ICC would have had its reasons to issue a warrant – peace activist

The only way to resolve the Libyan crisis is for Gaddafi to leave power, believes Joel Rubin, a peace activist from the Ploughshares Fund. The ICC warrant now complicates this: Gaddafi now cannot leave the post safely, as he knows that The Hague will want to get him arrested and tried. “It is hard to imagine NATO forces going in and physically arresting him today,” says Rubin. “In the Balkans it took fifteen years. Right now it has been several months of the international action to protect the Libyan civilians – in the Balkans it took a year of bombing, so I do not see how it happens in the immediate future.” The peace activist stresses that the International Criminal Court has taken action on the grounds of evidence; otherwise they would have issued a warrant to arrest Muammar Gaddafi years ago. “They see the massive population displacement, the refugees, the deaths and injuries. If Gaddafi leaves, then this will stop. They have identified the person as the perpetrator, so they are going forward,” concludes Rubin.

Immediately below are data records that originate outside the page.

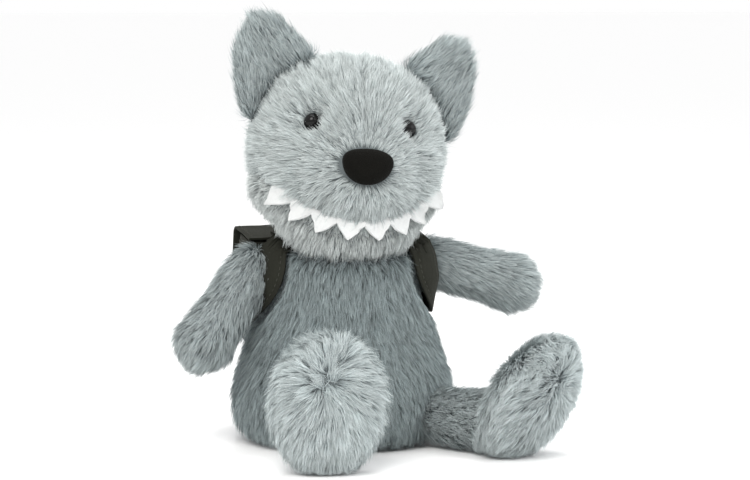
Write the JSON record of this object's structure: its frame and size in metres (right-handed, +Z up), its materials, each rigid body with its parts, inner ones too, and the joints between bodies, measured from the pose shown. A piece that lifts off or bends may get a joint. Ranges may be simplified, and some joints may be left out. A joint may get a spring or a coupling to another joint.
{
  "type": "soft toy animal",
  "caption": "Sitting long-pile plush wolf with felt teeth, bead eyes, floppy limbs and tail, wearing a small rucksack with an opening flap.",
  "frame": {"origin": "middle of the flat seat, on the plane the toy sits on", "axes": "+Z up; the face and feet point towards -Y; the toy's own left is +X"},
  "size_m": [0.2048, 0.2461, 0.2277],
  "materials": {
    "grey_pile": "matte",
    "chin_pile": "matte",
    "white_felt": "matte",
    "black_felt": "matte",
    "black_bead": "gloss",
    "clear_washer": "satin",
    "stuffing": "matte",
    "pellet_cloth": "matte",
    "charcoal_suedette": "matte",
    "dark_hook_loop": "matte",
    "dark_webbing": "matte",
    "white_tape": "matte"
  },
  "bodies": {
    "torso": {"seat_panel": "grey_pile", "torso_front_panel": "grey_pile", "torso_back_panel": "grey_pile", "torso_stuffing": "stuffing", "pellet_pouch": "pellet_cloth", "side_tag": "white_tape", "strap_left": "charcoal_suedette", "strap_right": "charcoal_suedette", "pack_bag": "charcoal_suedette", "bag_loop_patch": "dark_hook_loop", "haul_loop": "dark_webbing"},
    "neck": {"neck_plug": "stuffing"},
    "head": {"head_panel_left": "grey_pile", "head_panel_right": "grey_pile", "chin_panel": "chin_pile", "head_stuffing": "stuffing", "teeth_strip": "white_felt", "nose_patch": "black_felt", "eye_left": "black_bead", "eye_right": "black_bead", "eye_washer_left": "clear_washer", "eye_washer_right": "clear_washer"},
    "flap": {"pack_flap": "charcoal_suedette", "flap_hook_patch": "dark_hook_loop"},
    "tail_root": {"tail_gusset": "grey_pile"},
    "tail": {"tail_left_panel": "grey_pile", "tail_right_panel": "grey_pile", "tail_stuffing": "stuffing"},
    "ear_left": {"ear_front_left": "grey_pile", "ear_back_left": "grey_pile"},
    "arm_left_root": {"arm_left_gusset": "grey_pile"},
    "arm_left": {"arm_left_upper_panel": "grey_pile", "arm_left_lower_panel": "grey_pile", "arm_left_stuffing": "stuffing"},
    "leg_left_root": {"leg_left_gusset": "grey_pile"},
    "leg_left": {"leg_left_sleeve": "grey_pile", "leg_left_sole": "grey_pile", "leg_left_stuffing": "stuffing"},
    "ear_right": {"ear_front_right": "grey_pile", "ear_back_right": "grey_pile"},
    "arm_right_root": {"arm_right_gusset": "grey_pile"},
    "arm_right": {"arm_right_upper_panel": "grey_pile", "arm_right_lower_panel": "grey_pile", "arm_right_stuffing": "stuffing"},
    "leg_right_root": {"leg_right_gusset": "grey_pile"},
    "leg_right": {"leg_right_sleeve": "grey_pile", "leg_right_sole": "grey_pile", "leg_right_stuffing": "stuffing"}
  },
  "joints": [
    {"name": "head_turn", "type": "hinge", "parent": "torso", "child": "neck", "pos_m": [0, -0.006, 0.157], "axis": [0, 0, 1], "range_deg": [-18, 34], "stiffness_Nm_per_rad": 0.25},
    {"name": "head_nod", "type": "hinge", "parent": "neck", "child": "head", "pos_m": [0, -0.006, 0.157], "axis": [0.9903, -0.1392, 0], "range_deg": [-12, 5], "stiffness_Nm_per_rad": 0.6},
    {"name": "ear_left_fold", "type": "hinge", "parent": "head", "child": "ear_left", "pos_m": [0.04268, -0.01374, 0.17971], "axis": [-0.4499, -0.0658, 0.8907], "range_deg": [-25, 25], "stiffness_Nm_per_rad": 0.05},
    {"name": "ear_right_fold", "type": "hinge", "parent": "head", "child": "ear_right", "pos_m": [-0.03602, -0.00328, 0.19027], "axis": [0.6232, -0.2342, 0.7462], "range_deg": [-25, 25], "stiffness_Nm_per_rad": 0.05},
    {"name": "arm_left_swing", "type": "hinge", "parent": "torso", "child": "arm_left_root", "pos_m": [0.049, 0.002, 0.096], "axis": [1, 0, 0], "range_deg": [-30, 30], "stiffness_Nm_per_rad": 0.08},
    {"name": "arm_left_raise", "type": "hinge", "parent": "arm_left_root", "child": "arm_left", "pos_m": [0.049, 0.002, 0.096], "axis": [0, 1, 0], "range_deg": [-58, 34], "stiffness_Nm_per_rad": 0.08},
    {"name": "arm_right_swing", "type": "hinge", "parent": "torso", "child": "arm_right_root", "pos_m": [-0.049, 0.002, 0.096], "axis": [1, 0, 0], "range_deg": [-30, 30], "stiffness_Nm_per_rad": 0.08},
    {"name": "arm_right_raise", "type": "hinge", "parent": "arm_right_root", "child": "arm_right", "pos_m": [-0.049, 0.002, 0.096], "axis": [0, 1, 0], "range_deg": [-4, 92], "stiffness_Nm_per_rad": 0.08},
    {"name": "leg_left_splay", "type": "hinge", "parent": "torso", "child": "leg_left_root", "pos_m": [0.0402, -0.0432, 0.017], "axis": [0, 0, 1], "range_deg": [-12, 12], "stiffness_Nm_per_rad": 0.1},
    {"name": "leg_left_lift", "type": "hinge", "parent": "leg_left_root", "child": "leg_left", "pos_m": [0.0402, -0.0432, 0.017], "axis": [-0.866, -0.5, 0], "range_deg": [-40, 28], "stiffness_Nm_per_rad": 0.1},
    {"name": "leg_right_splay", "type": "hinge", "parent": "torso", "child": "leg_right_root", "pos_m": [-0.0334, -0.0485, 0.017], "axis": [0, 0, 1], "range_deg": [-12, 12], "stiffness_Nm_per_rad": 0.1},
    {"name": "leg_right_lift", "type": "hinge", "parent": "leg_right_root", "child": "leg_right", "pos_m": [-0.0334, -0.0485, 0.017], "axis": [-0.9798, 0.2, 0], "range_deg": [-40, 28], "stiffness_Nm_per_rad": 0.1},
    {"name": "tail_wag", "type": "hinge", "parent": "torso", "child": "tail_root", "pos_m": [0, 0.0585, 0.024], "axis": [0, 0, 1], "range_deg": [-32, 32], "stiffness_Nm_per_rad": 0.05},
    {"name": "tail_lift", "type": "hinge", "parent": "tail_root", "child": "tail", "pos_m": [0, 0.0585, 0.024], "axis": [1, 0, 0], "range_deg": [-8, 14], "stiffness_Nm_per_rad": 0.05},
    {"name": "flap_open", "type": "hinge", "parent": "torso", "child": "flap", "pos_m": [0, 0.04373, 0.10644], "axis": [1, 0, 0], "range_deg": [0, 75]}
  ]
}
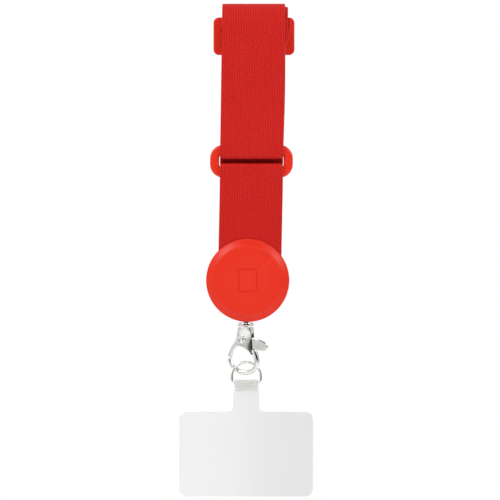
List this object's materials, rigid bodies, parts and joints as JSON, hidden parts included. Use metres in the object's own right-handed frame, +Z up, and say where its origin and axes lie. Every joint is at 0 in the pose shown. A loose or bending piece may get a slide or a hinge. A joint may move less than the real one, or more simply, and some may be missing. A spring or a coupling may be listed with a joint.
{
  "type": "neck lanyard with clasp and phone tether patch",
  "caption": "Wide webbing neck lanyard with adjuster, round joining housing, swivel lobster clasp, D-ring and clear phone tether patch.",
  "frame": {"origin": "top of the inside of the innermost strap fold, where the peg or hook carries the lanyard", "axes": "+Z up along the hanging lanyard, front towards -Y, +X to the wearer's left as seen from the front right"},
  "size_m": [0.0635, 0.0308, 0.2348],
  "materials": {
    "webbing": "matt",
    "red_plastic": "satin",
    "nickel": "polished",
    "steel": "satin",
    "ribbon": "matt",
    "clear_plastic": "satin"
  },
  "bodies": {
    "strap": {"adjuster_strap": "webbing", "neck_strap": "webbing", "rear_length": "webbing", "lower_strap": "webbing", "strap_loop": "red_plastic", "front_cover": "red_plastic", "rear_cover": "red_plastic", "strap_pin": "steel", "cover_screw_left": "steel", "cover_screw_right": "steel", "cover_screw_lower": "steel"},
    "slider": {"slider_frame": "red_plastic", "sewn_end": "webbing", "threaded_length": "webbing"},
    "swivel": {"swivel_eye": "nickel"},
    "clasp": {"clasp_body": "nickel", "gate_rivet": "nickel", "gate_spring": "steel"},
    "gate": {"clasp_gate": "nickel"},
    "ring": {"d_ring": "nickel"},
    "tether": {"ribbon_loop": "ribbon", "tether_patch": "clear_plastic"}
  },
  "joints": [
    {"name": "slider_travel", "type": "slide", "parent": "strap", "child": "slider", "axis": [0, 0, -1], "range_m": [0, 0.07], "deforming": ["rear_length"]},
    {"name": "eye_swing", "type": "hinge", "parent": "strap", "child": "swivel", "pos_m": [-0.0026, -0.0095, -0.1362], "axis": [0, 1, 0], "range_deg": [-8, 8]},
    {"name": "clasp_swivel", "type": "hinge", "parent": "swivel", "child": "clasp", "pos_m": [-0.0026, -0.0095, -0.1474], "axis": [0, 0, 1], "continuous": true},
    {"name": "gate_hinge", "type": "hinge", "parent": "clasp", "child": "gate", "pos_m": [-0.00353, -0.00912, -0.1534], "axis": [-0.3746, -0.9272, 0], "range_deg": [0, 20], "stiffness_Nm_per_rad": 0.01, "springref_deg": -20.05},
    {"name": "ring_swing", "type": "hinge", "parent": "clasp", "child": "ring", "pos_m": [-0.00297, -0.00935, -0.1692], "axis": [0.9272, -0.3746, 0], "range_deg": [-20, 12]},
    {"name": "tether_swing", "type": "hinge", "parent": "ring", "child": "tether", "pos_m": [-0.0022, -0.0095, -0.174], "axis": [0.9945, 0.1045, 0], "range_deg": [-90, 90]}
  ]
}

Mohamed Hassan, former Ethiopian diplomat and Middle East expert, who has been in Libya on a fact-finding mission into the war, says the majority of Libyans see NATO's intervention as an attempt to divide the country.“It is the Libyan people who should judge what kind of government they want and what kind of leadership they want,” says Mohamed Hassan. “But the purpose here is that it is not the Libyan people who are deciding. I have been on a fact-finding mission and stayed in Libya for four days. I spoke with different sectors of the Libyan society. I talked to students and to different social organizations. The majority of the Libyan people, including 200 tribal chiefs, have signed the pact with the government saying that this is an invasion.”